O Bloco de Esquerda também se mostra "indignado" com a situação e já levou o caso ao Ministério do Ambiente, do Ordenamento do Território e da Energia. Segundo nota do Grupo Parlamentar do BE enviada ao ADN, "o verdadeiro problema surgiu quando estas famílias descobriram que as casas onde vivem e que são suas foram colocadas à venda devido à insolvência da cooperativa em 2013 e à reclamação, por parte dos credores, do património existente. Os moradores, que desconheciam a situação da cooperativa, foram impedidos pelo processo de liquidação a decorrer desde 2011 de fazer as escrituras das suas frações e vêem-se agora na situação de poderem perder a casa e o valor que pagaram por ela".

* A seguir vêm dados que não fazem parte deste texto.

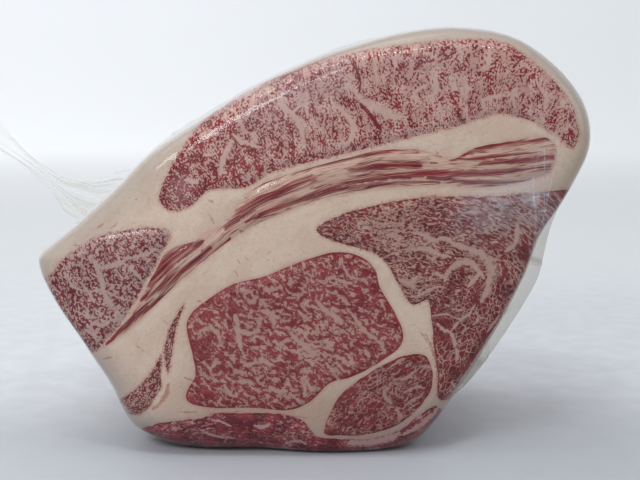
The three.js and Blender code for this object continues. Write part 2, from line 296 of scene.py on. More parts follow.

O Bloco de Esquerda explica ainda que  "apesar do Tribunal de Comércio de Lisboa ter decido suspender o leilão na sequência do pedido de impugnação de graduação de créditos, os moradores continuam a viver o desespero de poderem vir a ser despejados das casas que acabaram de pagar". 
Considerando que não se trata de um processo de insolvência comum "porque envolve uma dimensão social potencialmente dramática e um grande número de famílias de baixos rendimentos; considerando que um dos principais credores é o IHRU, uma entidade pública que teve conhecimento da situação da cooperativa e do direito dos moradores a obter as escrituras das casas que pagaram na totalidade; considerando que se trata de uma situação de injustiça social e de desproteção absoluta destas famílias perante uma situação que desconheciam, torna-se urgente que o Governo, em particular o Ministério com a tutela do IRHU, tome medidas no sentido da proteção destes moradores", diz o comunicado do Bloco de Esquerda. 
Os parlamentares do bloco querem saber que o ministro Jorge Moreira da Silva "tem conhecimento deste caso, das posições tomadas pelo IHRU no processo e da situação dos moradores" e que "medidas irá tomar o Ministro no sentido de garantir que estas 41 famílias não serão despejadas das casas que pagaram na totalidade".